● **What is asked**
Identify the lines that include the word "only", then copy all of them.

** start of Recorded information **

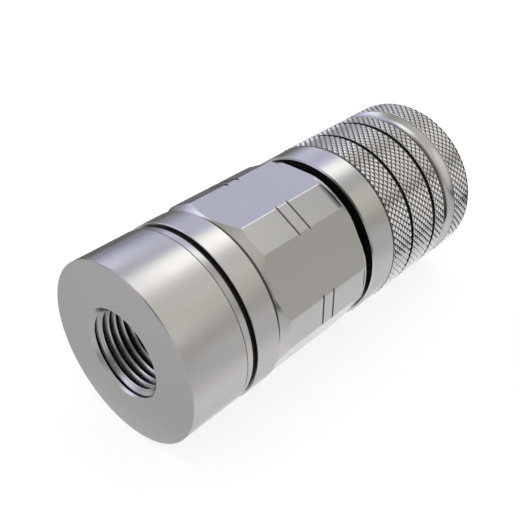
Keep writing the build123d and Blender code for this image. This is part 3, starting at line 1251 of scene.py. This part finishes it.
    def far_steps(
        self, angle: float, flat: float, face: Point, narrow: Point
    ) -> list[tuple[float, float, Point]]:
        """Lay out the far end of one column: the flat's run-out and the turned contour.

        Args:
            angle: The column's angle.
            flat: Radius of the flat there.
            face: The flat's normal.
            narrow: Normal of the narrow flat beside it; only narrow flats run out.

        Returns:
            Place along the axis, radius and normal of each point.
        """
        drop, contour = self.run_out_drop, list(self.far_contour)
        if face != narrow:
            drop = 0.0
            land_radius = contour[self.land_corner][1]
            for i in range(self.land_corner):
                contour[i] = (contour[i][0], max(contour[i][1], land_radius))
        length = self.run_out_end - self.run_out_start
        steps: list[tuple[float, float, Point]] = []
        for i in range(self.run_out_parts + 1):
            share = i / self.run_out_parts
            lean = 2 * drop * share / length
            normal = (Vector(face) + Vector((lean, 0.0, 0.0))).normalized()
            x = self.run_out_start + length * share
            steps.append((x, flat - drop * share**2, tuple(normal)))
        end = flat - drop
        for (x0, r0), (x1, r1) in zip(contour, contour[1:]):
            lean = math.hypot(r0 - r1, x1 - x0)
            normal = round_point((r0 - r1) / lean, (x1 - x0) / lean, angle)
            places = [x0, x1]
            if min(r0, r1) < end < max(r0, r1):
                crossing = x0 + (x1 - x0) * (r0 - end) / (r0 - r1)
                places[0 if r0 > end else 1] = crossing
            elif min(r0, r1) >= end:
                normal = face
            for x in places:
                share = (x - x0) / (x1 - x0)
                steps.append((x, min(r0 + (r1 - r0) * share, end), normal))
        steps.append((self.far_end, min(contour[-1][1], end), (1.0, 0.0, 0.0)))
        return steps

    def build(self, materials: list[bpy.types.Material]) -> bpy.types.Object:
        """Build the body with its flats, notches, grooves and ball holes, and place it.

        Args:
            materials: The finish of the turned outside.

        Returns:
            The body.
        """
        angles = self.columns()
        rise = self.recess_radius - self.near_foot
        foot_end = self.collar_end + rise / self.near_slope
        inside = [
            Corner(self.nose_start, self.mouth_radius),
            Corner(self.chamber_end, self.mouth_radius),
            Corner(self.chamber_end, self.chamber_radius),
            Corner(self.socket_end, self.chamber_radius),
            Corner(self.socket_end, self.socket_radius),
            Corner(self.start + self.socket_chamfer, self.socket_radius),
            Corner(self.start, self.socket_radius + self.socket_chamfer),
            Corner(self.start, self.collar_radius - self.collar_edge, 0.05),
            Corner(self.start + self.collar_edge, self.collar_radius, 0.05),
            Corner(self.collar_end, self.collar_radius, 0.08),
            Corner(self.collar_end, self.near_foot),
            Corner(foot_end, self.recess_radius),
            Corner(self.recess_end, self.recess_radius),
        ]
        neck = [
            Corner(self.far_end, self.near_foot),
            Corner(self.far_end, self.neck_radius),
            Corner(self.nose_start, self.neck_radius),
            Corner(self.nose_start, self.nose_radius),
        ]
        draft = MeshDraft()
        rows = turned_rows(profile_steps(inside, closed=False), angles)
        columns = [self.column(angle) for angle in angles]
        rows += [list(row) for row in zip(*columns)]
        rows += turned_rows(profile_steps(neck, closed=False)[1:], angles)
        draft.grid(rows)
        outside = [
            Corner(self.nose_start, self.nose_radius),
            Corner(self.hole_start, self.nose_radius),
        ]
        mouth = [
            Corner(self.hole_end, self.nose_radius),
            Corner(self.stop_groove[0], self.nose_radius),
            Corner(self.stop_groove[0], self.stop_groove_radius),
            Corner(self.stop_groove[1], self.stop_groove_radius),
            Corner(self.stop_groove[1], self.nose_radius),
            Corner(self.nose_end - self.nose_chamfer, self.nose_radius, 0.05),
            Corner(self.nose_end, self.nose_radius - self.nose_chamfer, 0.05),
            Corner(self.nose_end, self.mouth_radius + self.mouth_lead, 0.05),
            Corner(self.nose_end - self.mouth_lead_length, self.mouth_radius, 0.05),
            Corner(self.hole_end, self.mouth_radius),
        ]
        bore = [
            Corner(self.hole_start, self.mouth_radius),
            Corner(self.seal_groove[1], self.mouth_radius),
            Corner(self.seal_groove[1], self.seal_groove_radius),
            Corner(self.seal_groove[0], self.seal_groove_radius),
            Corner(self.seal_groove[0], self.mouth_radius),
            Corner(self.nose_start, self.mouth_radius),
        ]
        for part in (outside, mouth, bore):
            steps = profile_steps(part, closed=False)
            draft.grid(turned_rows(steps, full_circle(ROUND_COLUMNS)))
        hole = BallHole(outer=self.nose_radius, inner=self.mouth_radius)
        for k in range(hole.count):
            turn = math.radians(self.first_hole + 360 / hole.count * k)
            hole.cut(draft, turn, self.hole_start, self.hole_end)
        piece = draft.build("hexagon_body", materials)
        return fit(piece, Body.COUPLER, "body")


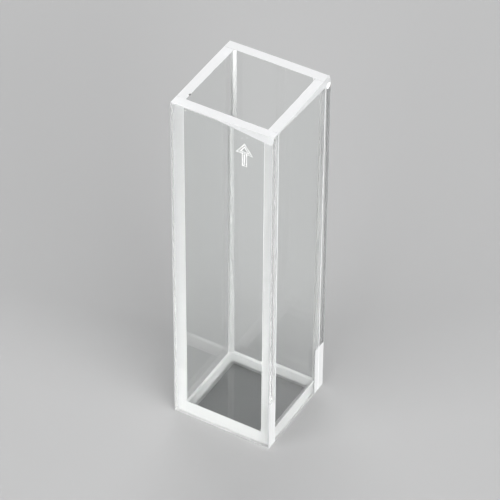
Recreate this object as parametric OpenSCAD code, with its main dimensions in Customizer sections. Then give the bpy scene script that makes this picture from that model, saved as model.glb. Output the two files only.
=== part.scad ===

** end of Recorded information **

● **Correct answer**
            narrow: Normal of the narrow flat beside it; only narrow flats run out.
Recreate this object as parametric OpenSCAD code, with its main dimensions in Customizer sections. Then give the bpy scene script that makes this picture from that model, saved as model.glb. Output the two files only.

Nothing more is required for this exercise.